AIM OF THE EXERCISE –
Start at the line containing "imported = [obj", stop at the line containing "obj.data.transform(world)", and set down every line in that stretch exactly as written, and nothing else.

EXTRACTED RECORDS –
++++++++++++++++++++

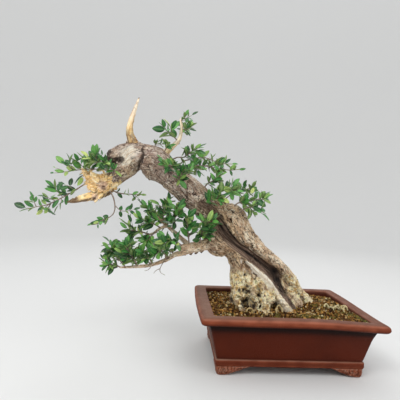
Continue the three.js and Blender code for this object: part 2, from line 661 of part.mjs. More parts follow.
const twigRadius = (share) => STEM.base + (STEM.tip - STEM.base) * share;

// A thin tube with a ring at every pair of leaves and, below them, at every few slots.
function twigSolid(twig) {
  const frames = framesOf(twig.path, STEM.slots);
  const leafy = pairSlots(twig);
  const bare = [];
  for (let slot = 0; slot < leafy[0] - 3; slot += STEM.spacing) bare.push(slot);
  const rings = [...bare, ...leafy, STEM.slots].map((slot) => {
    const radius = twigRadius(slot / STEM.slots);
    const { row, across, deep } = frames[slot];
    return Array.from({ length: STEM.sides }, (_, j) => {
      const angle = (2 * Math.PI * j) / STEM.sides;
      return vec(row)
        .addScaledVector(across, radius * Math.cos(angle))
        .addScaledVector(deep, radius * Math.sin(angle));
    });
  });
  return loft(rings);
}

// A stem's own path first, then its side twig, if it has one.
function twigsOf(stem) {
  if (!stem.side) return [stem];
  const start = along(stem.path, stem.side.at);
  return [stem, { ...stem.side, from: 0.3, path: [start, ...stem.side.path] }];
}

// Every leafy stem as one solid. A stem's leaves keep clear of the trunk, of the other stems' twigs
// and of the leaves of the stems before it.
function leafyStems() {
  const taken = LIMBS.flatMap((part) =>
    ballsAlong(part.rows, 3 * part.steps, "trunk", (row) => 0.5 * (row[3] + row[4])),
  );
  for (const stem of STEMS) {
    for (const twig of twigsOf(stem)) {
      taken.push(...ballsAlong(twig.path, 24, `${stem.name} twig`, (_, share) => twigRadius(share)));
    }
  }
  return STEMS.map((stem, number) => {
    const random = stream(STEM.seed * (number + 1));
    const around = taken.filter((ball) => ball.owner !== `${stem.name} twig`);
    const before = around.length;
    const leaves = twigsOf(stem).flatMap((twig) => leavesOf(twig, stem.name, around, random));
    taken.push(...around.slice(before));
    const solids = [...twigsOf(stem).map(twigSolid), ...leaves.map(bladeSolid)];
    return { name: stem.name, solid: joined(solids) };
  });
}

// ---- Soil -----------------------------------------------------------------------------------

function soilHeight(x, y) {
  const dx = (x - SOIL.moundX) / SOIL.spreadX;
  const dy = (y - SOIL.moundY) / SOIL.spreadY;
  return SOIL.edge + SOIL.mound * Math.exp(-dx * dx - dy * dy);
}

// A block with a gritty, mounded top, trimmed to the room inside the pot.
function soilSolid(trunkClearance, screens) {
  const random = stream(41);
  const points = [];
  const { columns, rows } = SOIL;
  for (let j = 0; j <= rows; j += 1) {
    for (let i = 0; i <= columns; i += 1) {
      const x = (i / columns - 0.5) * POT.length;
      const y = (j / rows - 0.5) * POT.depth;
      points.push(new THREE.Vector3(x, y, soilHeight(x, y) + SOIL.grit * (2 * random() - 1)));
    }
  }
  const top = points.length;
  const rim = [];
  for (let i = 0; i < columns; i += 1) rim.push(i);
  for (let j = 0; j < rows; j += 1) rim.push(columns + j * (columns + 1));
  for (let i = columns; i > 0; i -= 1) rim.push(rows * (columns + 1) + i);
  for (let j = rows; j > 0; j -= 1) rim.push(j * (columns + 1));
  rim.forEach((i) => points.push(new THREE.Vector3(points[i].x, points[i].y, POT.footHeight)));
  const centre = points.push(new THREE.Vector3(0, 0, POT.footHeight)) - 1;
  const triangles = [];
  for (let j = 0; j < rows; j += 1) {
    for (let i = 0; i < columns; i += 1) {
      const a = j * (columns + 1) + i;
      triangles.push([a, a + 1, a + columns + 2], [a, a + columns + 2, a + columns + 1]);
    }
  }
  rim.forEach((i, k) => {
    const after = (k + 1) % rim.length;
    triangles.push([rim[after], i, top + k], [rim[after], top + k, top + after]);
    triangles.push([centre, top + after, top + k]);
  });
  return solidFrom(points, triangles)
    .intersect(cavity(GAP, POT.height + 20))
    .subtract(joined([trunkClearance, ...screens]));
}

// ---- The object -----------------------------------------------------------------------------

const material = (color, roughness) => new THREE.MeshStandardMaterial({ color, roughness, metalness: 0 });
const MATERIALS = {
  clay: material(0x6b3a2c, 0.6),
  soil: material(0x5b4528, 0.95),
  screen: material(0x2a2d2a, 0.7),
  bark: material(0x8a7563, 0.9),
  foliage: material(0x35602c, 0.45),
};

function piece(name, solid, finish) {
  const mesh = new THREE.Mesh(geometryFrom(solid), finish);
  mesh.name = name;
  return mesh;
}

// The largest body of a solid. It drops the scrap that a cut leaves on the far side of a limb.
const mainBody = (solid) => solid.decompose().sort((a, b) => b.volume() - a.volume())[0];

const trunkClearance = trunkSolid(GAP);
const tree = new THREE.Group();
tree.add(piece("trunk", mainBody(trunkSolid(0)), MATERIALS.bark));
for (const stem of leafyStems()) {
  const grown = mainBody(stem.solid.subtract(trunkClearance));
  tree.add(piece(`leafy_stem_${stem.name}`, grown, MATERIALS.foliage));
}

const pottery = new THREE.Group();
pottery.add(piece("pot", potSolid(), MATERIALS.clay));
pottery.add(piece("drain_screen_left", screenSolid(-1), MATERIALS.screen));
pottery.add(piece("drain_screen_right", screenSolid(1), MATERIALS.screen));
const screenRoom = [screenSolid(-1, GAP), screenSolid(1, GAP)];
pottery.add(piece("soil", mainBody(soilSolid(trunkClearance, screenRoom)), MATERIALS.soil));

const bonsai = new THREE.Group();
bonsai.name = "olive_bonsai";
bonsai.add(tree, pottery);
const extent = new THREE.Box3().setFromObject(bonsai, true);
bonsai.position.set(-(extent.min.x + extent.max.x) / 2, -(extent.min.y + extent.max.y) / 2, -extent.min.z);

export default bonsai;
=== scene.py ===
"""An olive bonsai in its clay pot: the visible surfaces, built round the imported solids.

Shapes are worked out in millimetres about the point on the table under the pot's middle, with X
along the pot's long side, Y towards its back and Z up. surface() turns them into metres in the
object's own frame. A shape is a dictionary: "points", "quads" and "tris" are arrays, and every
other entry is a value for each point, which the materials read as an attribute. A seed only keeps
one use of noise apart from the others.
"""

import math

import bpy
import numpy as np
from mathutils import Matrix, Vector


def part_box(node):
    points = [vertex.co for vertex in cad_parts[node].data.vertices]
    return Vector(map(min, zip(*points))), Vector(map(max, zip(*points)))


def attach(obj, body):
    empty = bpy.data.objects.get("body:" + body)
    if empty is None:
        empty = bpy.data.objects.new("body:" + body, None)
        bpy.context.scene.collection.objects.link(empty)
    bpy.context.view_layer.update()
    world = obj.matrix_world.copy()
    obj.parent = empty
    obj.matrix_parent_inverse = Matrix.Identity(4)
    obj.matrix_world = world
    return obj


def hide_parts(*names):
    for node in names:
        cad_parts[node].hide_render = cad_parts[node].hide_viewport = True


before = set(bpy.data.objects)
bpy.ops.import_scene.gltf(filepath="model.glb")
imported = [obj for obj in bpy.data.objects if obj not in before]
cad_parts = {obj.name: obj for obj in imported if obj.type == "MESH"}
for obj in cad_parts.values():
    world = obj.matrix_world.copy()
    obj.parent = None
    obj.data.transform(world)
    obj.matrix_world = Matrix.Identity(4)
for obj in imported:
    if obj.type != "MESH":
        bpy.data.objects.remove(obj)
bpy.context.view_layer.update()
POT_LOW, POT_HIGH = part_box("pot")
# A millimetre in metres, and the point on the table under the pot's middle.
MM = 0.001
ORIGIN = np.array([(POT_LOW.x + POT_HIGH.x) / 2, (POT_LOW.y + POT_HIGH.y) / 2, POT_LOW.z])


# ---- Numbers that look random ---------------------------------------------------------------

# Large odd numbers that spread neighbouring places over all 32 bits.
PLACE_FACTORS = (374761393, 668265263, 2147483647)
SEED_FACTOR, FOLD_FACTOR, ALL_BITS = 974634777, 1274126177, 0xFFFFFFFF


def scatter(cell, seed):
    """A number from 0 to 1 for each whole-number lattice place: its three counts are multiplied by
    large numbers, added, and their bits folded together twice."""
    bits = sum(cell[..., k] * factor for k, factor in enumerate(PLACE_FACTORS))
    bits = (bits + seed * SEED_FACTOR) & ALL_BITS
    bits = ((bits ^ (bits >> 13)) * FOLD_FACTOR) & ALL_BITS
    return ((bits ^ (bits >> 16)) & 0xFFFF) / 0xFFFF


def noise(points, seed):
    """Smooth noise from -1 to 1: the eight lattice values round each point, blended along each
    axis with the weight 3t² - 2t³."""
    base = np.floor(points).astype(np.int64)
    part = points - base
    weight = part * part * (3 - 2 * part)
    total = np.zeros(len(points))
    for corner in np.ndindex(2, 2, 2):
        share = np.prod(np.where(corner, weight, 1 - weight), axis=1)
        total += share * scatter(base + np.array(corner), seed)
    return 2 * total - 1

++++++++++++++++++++

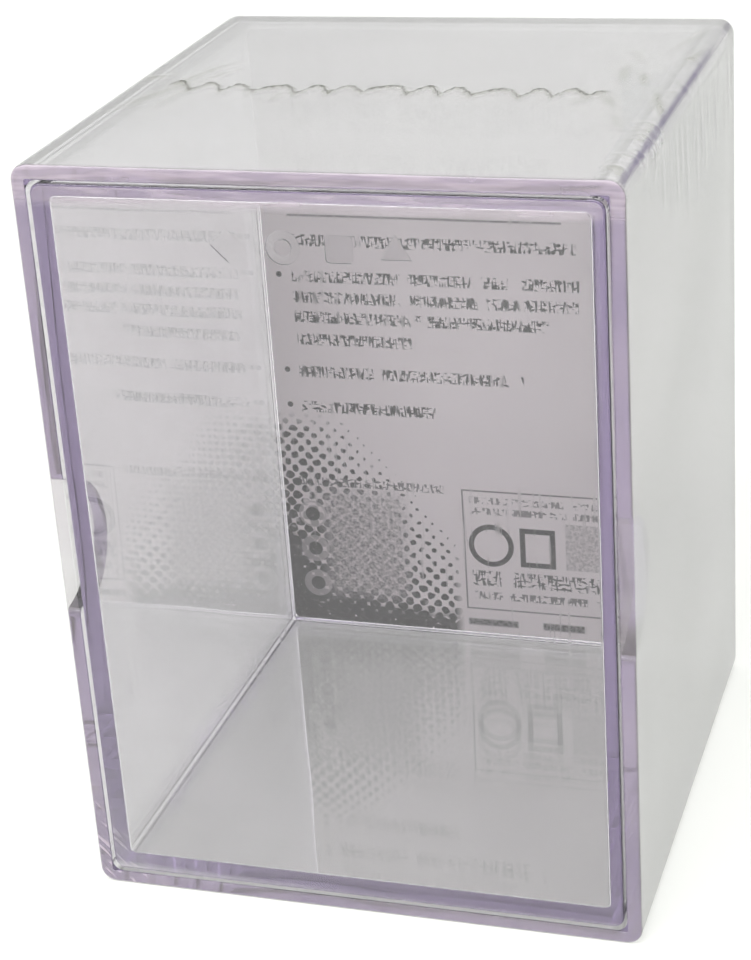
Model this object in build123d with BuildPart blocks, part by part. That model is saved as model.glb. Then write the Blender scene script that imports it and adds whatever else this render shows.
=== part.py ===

++++++++++++++++++++

TASK ANSWER –
imported = [obj for obj in bpy.data.objects if obj not in before]
cad_parts = {obj.name: obj for obj in imported if obj.type == "MESH"}
for obj in cad_parts.values():
    world = obj.matrix_world.copy()
    obj.parent = None
    obj.data.transform(world)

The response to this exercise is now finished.